The upper (140W one) work @ 100W with a Anker battery, @60 with “standard” cable on the fw16.
But with any high rated cable (140/240W) it togle on/off like with the 140W battery…
(the mesure show switch from 20V/5A to 0V/0A end back every ~second)
So for my it look to be the same “issus” like with the 140W anker battery.
(Note: I have “old” anker 737 battery and charger with max 100W charging that work as expected. And this “old” battery charge at 100W on the 140W port.)
1 more things…
I can wait firmware update …
But can anyone (from framwork?) say if this is possible to make use of this 140W port from Anker with only fw16 update or if it need some sort of update from Anker (if possible… )
Hi together,
I’ve got the same powerbank (Anker 737 powerbank PowerCore 24K) and the same problem as described in the first post. I’ve investigated this topic a little bit and would like to share my findings with you.
The problem is related to the specific powerbank + specific types of cables.
My conclusion so far: Using a USB PD 3.1 compatible cable with the Anker powerbank (#2 from above) will show the problematic behaviour. All other combinations will work without problems.
This problematic behaviour can be described as following:
The laptop tries to charge. After a few seconds the charging will be stopped and retried.
This behaviour continues until the cable will be removed. After that, any charger + cable combination will now only supply the system with energy but the battery will not charge any more.
During #1 the following log messages will be printed:
ucsi_acpi USBC000:00: UCSI_GET_PDOS failed (-70)
workqueue: acpi_ec_event_processor hogged CPU for >10000us 8 times, consider switching to WQ_UNBOUND
ucsi_acpi USBC000:00: UCSI_GET_PDOS failed (-70)
ucsi_acpi USBC000:00: UCSI_GET_PDOS failed (-70)
ucsi_acpi USBC000:00: UCSI_GET_PDOS failed (-95)
workqueue: acpi_ec_event_processor hogged CPU for >10000us 16 times, consider switching to WQ_UNBOUND
workqueue: ucsi_handle_connector_change [typec_ucsi] hogged CPU for >10000us 4 times, consider switching to WQ_UNBOUND
ucsi_acpi USBC000:00: UCSI_GET_PDOS failed (-70)
The broken battery charging can only be fixed by fully shutting down the system and waiting roughly 60 seconds. After that the battery will charge again (given you’ll use a charger + cable combination that works).
I will try some further scenarios next week with PD 3.1 enabled chargers. I would like to find out whether this is only related to this specific powerbank or any 140W charger based on PD 3.1
I’ve also contacted support to get some help from Framework, too.
Edit:
It seems Like Framework already came to the same conclusion in their BIOS 3.04 Release notes
Known issues:
Charger support for certain portable EPR power banks.
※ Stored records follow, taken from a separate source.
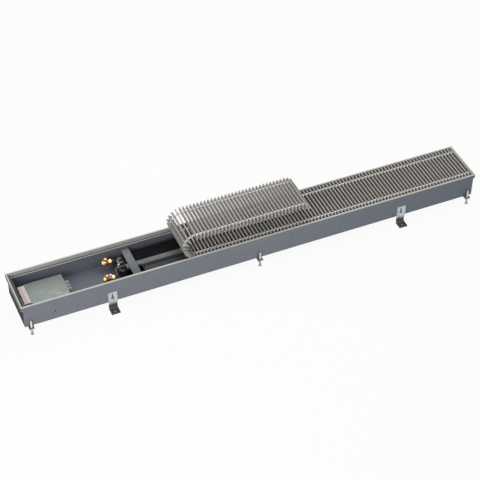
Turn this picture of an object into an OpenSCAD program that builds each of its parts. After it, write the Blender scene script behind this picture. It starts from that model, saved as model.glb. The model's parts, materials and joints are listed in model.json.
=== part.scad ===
// Trench convector heater with a fan, laid open for service.
// The steel trench stands on adjusting screws and floor brackets. Its roll-up grille of
// aluminium bars is folded back from the connection end over the part that stays laid.
// X runs along the trench with the connections at -X, the side without pipes is -Y,
// Z is up. The origin is on the floor under the middle of the trench.

/* [Trench] */
// Length over the frame
trench_l = 2100; // [1800:10:2600]
// Width over the frame
trench_w = 215; // [205:1:260]
// Height from the underside to the rim
trench_h = 112; // [108:1:140]
// Height of the underside above the floor
ground_gap = 40; // [32:1:60]
// Thickness of the trench sheets
sheet_t = 1.5; // [1:0.1:2]
// Diameter of the holes for pipes in the connection end
pipe_hole_d = 24; // [18:1:26]
// Diameter of the hole and the knock-outs for cables in the connection end
cable_hole_d = 20; // [12:1:24]

/* [Frame] */
// How far the frame stands out past the end plates
end_inset = 8; // [4:1:12]
// Width of the rim on top
lip_w = 6; // [4:0.5:9]
// Thickness of the rim
lip_t = 3; // [2:0.5:4]
// Thickness of the inner leg of the frame
frame_leg_t = 1.5; // [1:0.1:2]
// Width of the ledge that carries the grille
ledge_w = 10.5; // [9:0.5:16]
// Height of the ledge's wall leg
ledge_leg_h = 12; // [8:1:18]
// Thickness of the damping strip on the ledge
strip_t = 1.2; // [0.8:0.1:2]

/* [Grille] */
// Height of a bar
bar_h = 18; // [14:1:22]
// Thickness of a bar
bar_t = 5; // [3:0.5:7]
// Radius of a bar's top edges
bar_edge_r = 1.2; // [0.6:0.1:1.4]
// Distance from bar to bar along the laid grille
bar_pitch = 16.1; // [14:0.1:20]
// Play between the bars' ends and the frame
bar_end_play = 1.5; // [0.8:0.1:2.5]
// Bars in the laid part
laid_count = 83; // [40:1:95]
// Distance from a bar's end to its link
link_inset = 24; // [16:1:40]
// Diameter of the link wire
link_wire_d = 4; // [3:0.5:5]
// Diameter of the spacer sleeves on the wire
sleeve_d = 9; // [7:0.5:11]

/* [Fold] */
// Radius of the links where the grille turns over
fold_r = 51.3; // [46:0.1:60]
// Bars that stand in the turn
fold_count = 8; // [5:1:9]
// Bars in the flat run above the laid part
flap_count = 31; // [10:1:36]
// Bars that droop at the free end
droop_count = 2; // [1:1:3]
// Angle between drooping bars
droop_step = 22.5; // [10:0.5:25]

/* [Exchanger] */
// Distance of the exchanger's first end plate from the connection end
exchanger_start = 488; // [470:1:560]
// Distance of the exchanger's last end plate from the blind end
exchanger_end_gap = 112; // [80:1:160]
// Distance of the exchanger's middle line from the trench's middle line
exchanger_y = 45.5; // [40:0.5:50]
// Width of a fin
fin_w = 76; // [70:1:80]
// Height of a fin
fin_h = 50; // [44:1:54]
// Thickness of a fin
fin_t = 0.6; // [0.4:0.1:1]
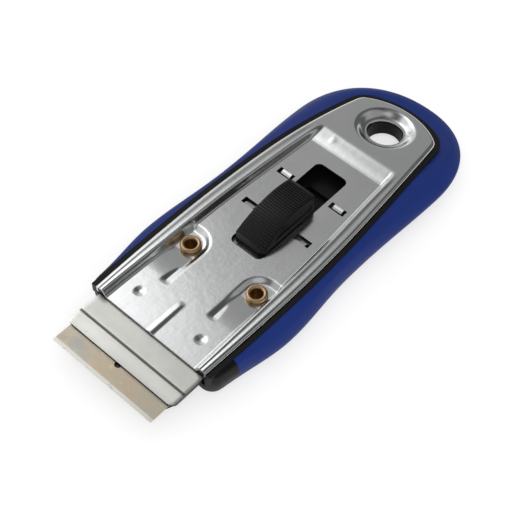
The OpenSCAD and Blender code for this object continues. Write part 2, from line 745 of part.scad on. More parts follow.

I will try some further scenarios next week with PD 3.1 enabled chargers. I would like to find out whether this is only related to this specific powerbank or any 140W charger based on PD 3.1
I can report that there is at least one working product combination with 140W charging.
I have 2 Anker high-wattage products:
Prime 27650 powerbank (both USB-C ports are max 140W)
When using the charger (1) top port, as reported by others, it only works with cable supporting 100W or less. With high-load cable (e-marker reports 50V 5A) the laptop charge status is flapping.
However, when using product (2), with the same cable (or cable with same e-marker specs), there is no problem. The laptop happily draws 4.0A / 28V (~110W) at normal load (battery at 45%), and jumps to 127.4W during cpu stress test.